The main problem is if you expect the film to follow the continuity of the previous film you’ll be pretty disappointed. First of all, Lundgren’s character, Andrew Scott, is alive and well with no explanation and is now in league with his rival, Van Damme’s Luc Deveraux, and together they are the villains of this movie. Why Deveraux is now a villain leading an army of universal soldiers is never explained. It doesn’t help that even if you’ve never seen any of the films this movie makes no effort to explain the backstory of what a universal soldier is, what sort of powers they possess, or much detail about who the heck Scott and Deveraux are (in fact, I don’t believe Scott is even named). Despite that the two action heroes get top billing, they have less than 25 minutes of combined screentime (10 of which are the climatic final battle) and never appear onscreen together. I wouldn’t be surprised if they shot their scenes on entirely different continents.
So in previous films, universal soldiers were reanimated veterans outfitted with high tech equipment and some kind of super-strength (but NOT the ability to fully regenerate, which means the fact that Scott is still alive should have an explanation). Anyway, this film opens with a harrowing scene in which Deveraux murders John’s wife and daughter right in front of him and beats him into a coma. When he awakes nine months later he finds that he is involved in some sort of conspiracy, because he can’t figure out what’s going on around him and a universal soldier named Miles (MMA fighter Andrei Arlovski, who I think is playing the same character he was in the previous film even though he didn’t make it out of that one alive) keeps showing up to try to kill him. Miles is part of some kind of universal soldiers separatist movement, who are plotting a “day of reckoning” against the government because… well, I’m really not sure, but Deveraux and Scott are the leaders.

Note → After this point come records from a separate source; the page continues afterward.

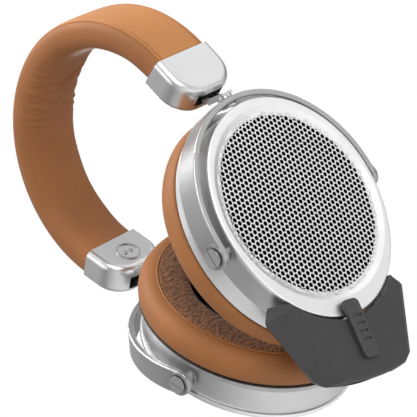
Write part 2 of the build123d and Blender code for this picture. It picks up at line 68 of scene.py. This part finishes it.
def face_frame(side):
    """Frame of a cup's face: origin at the grille's centre, x across, z out of the cup."""
    s = SIGN[side]

    def leaned(curl):
        a = math.radians(curl)
        return Vector((0, s, 0)), Vector((s * math.cos(a), 0, -math.sin(a)))

    def turn(pair, axis, angle):
        r = Matrix.Rotation(math.radians(angle), 3, axis)
        return r @ pair[0], r @ pair[1]

    cap = leaned(CAP_CURL)
    stem = leaned(STEM_CURL)
    stem_at = Vector((s * STEM_X, 0, STEM_Z))
    if side == "right":
        stem_at -= cap[1].cross(cap[0]) * RIGHT_EXTENSION
    stem = turn(stem, stem[1], STEM_LEAN[side])
    stem_up = stem[1].cross(stem[0])
    yoke = turn(stem, stem_up, SWIVEL[side])
    pivot = stem_at - stem_up * YOKE_RISE
    cup = turn(yoke, yoke[0], TILT[side])
    face_at = pivot + cup[1].cross(cup[0]) * GRILLE_CENTER
    face = turn(cup, cup[1], -s * CHIN_TURN)
    return axes_matrix(*face, face_at)


FACES = {side: face_frame(side) for side in SIGN}


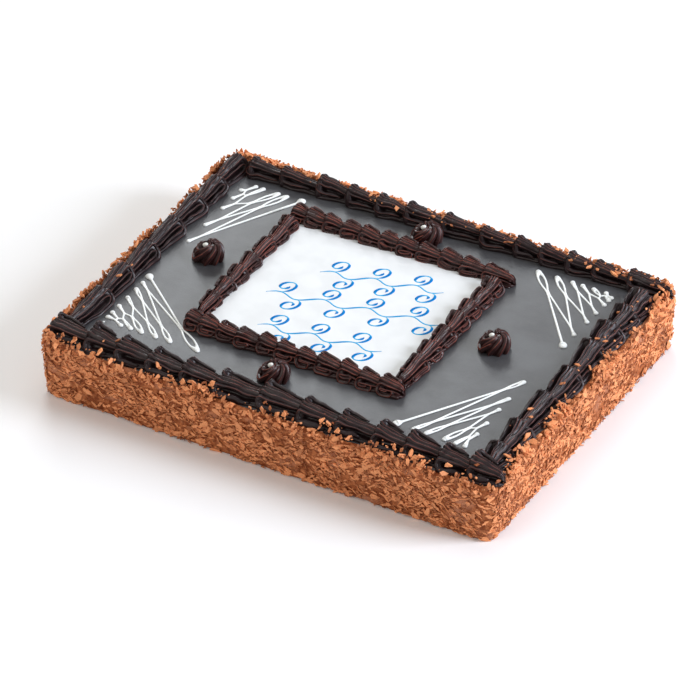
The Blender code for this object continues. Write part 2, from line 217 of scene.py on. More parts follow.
class Finish:
    """A material and its nodes."""

    def __init__(self, name, **constants):
        self.material = bpy.data.materials.new(name)
        self.material.use_nodes = True
        self.tree = self.material.node_tree
        self.shader = self.tree.nodes["Principled BSDF"]
        for socket, value in constants.items():
            self.shader.inputs[socket.replace("_", " ")].default_value = value
        self.place = self.node("ShaderNodeTexCoord", output="Object")

    def node(self, kind, settings=None, inputs=None, output=0):
        """Any node: its settings first, then the values or links of its sockets."""
        made = self.tree.nodes.new(kind)
        for setting, value in (settings or {}).items():
            if setting == "stops":
                self.set_stops(made.color_ramp, value)
            else:
                setattr(made, setting, value)
        for socket, value in (inputs or {}).items():
            self.feed(made.inputs[socket], value)
        return Amount(self, made.outputs[output])

    def set_stops(self, ramp, stops):
        while len(ramp.elements) < len(stops):
            ramp.elements.new(0.5)
        for element, (position, colour) in zip(ramp.elements, stops):
            element.position = position
            element.color = (*colour, 1.0)

    def feed(self, socket, value):
        if isinstance(value, Amount):
            self.tree.links.new(value.socket, socket)
        elif socket.type == "RGBA":
            socket.default_value = (*value, 1.0)
        else:
            socket.default_value = value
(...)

I wouldn’t normally fault the series for taking a new direction unattached to the previous film if the filmmakers attempted to establish a backstory for this film on its own, but there is barely a story here. But director/co-writer John Hyams also directed Universal Solider: Regeneration, so one would think he would make an attempt to connect the stories. Instead, Van Damme is playing the evil mastermind role he played in The Expendables 2, except he is bald. There’s definitely some kind of Apocalypse Now/Heart of Darkness vibe here too, with the bald military cult leader Van Damme in the Kurtz role. In fact, it seems like Hyams was more interested in making a sci-fi martial arts version of Apocalypse Now than making a Universal Soldier movie.
There are exactly three action sequences which, at the very least, make this film marginally better than another dumb action movie I once reviewed, Tactical Force. There is an awesome fight scene between John and Miles in a sporting goods store which turns every piece of sports equipment into a weapon, and, of course, the climatic battles between John and Scott and John and Deveraux. But there are so many annoying things in this movie that ruin it. The soundtrack is annoying, mostly consisting of alarms, clicks, and buzzes that repeat over and over again until your eardrums are pleading for mercy. There’s also a really irritating strobe effect that happens whenever a soldier gets stabbed with a needle (which I think is supposed to make them mind controlled, but it doesn’t seem to take on John). The nonsensical story and the bad acting are also unintentionally hysterical, and the fact that Van Damme and Lundgren seem to be in a totally different movie than Adkins and Arlovski for much of the runtime is unforgivable.
Which brings me to my final point — at 114 minutes, this is the longest Universal Soldier movie, and there’s no reason for this movie to be that long. There are overlong transition sequences that could easily be trimmed, and I find it hard to believe that a director like Hyams (who also co-edited) thought that this film needed to be that long, especially since it fails at providing satisfactory explanations for what the heck is going on. As a result, you certainly feel every one of those 114 minutes!
Rating: Despite cool fight scenes, this is one of the worst action movies I’ve ever seen (2/10).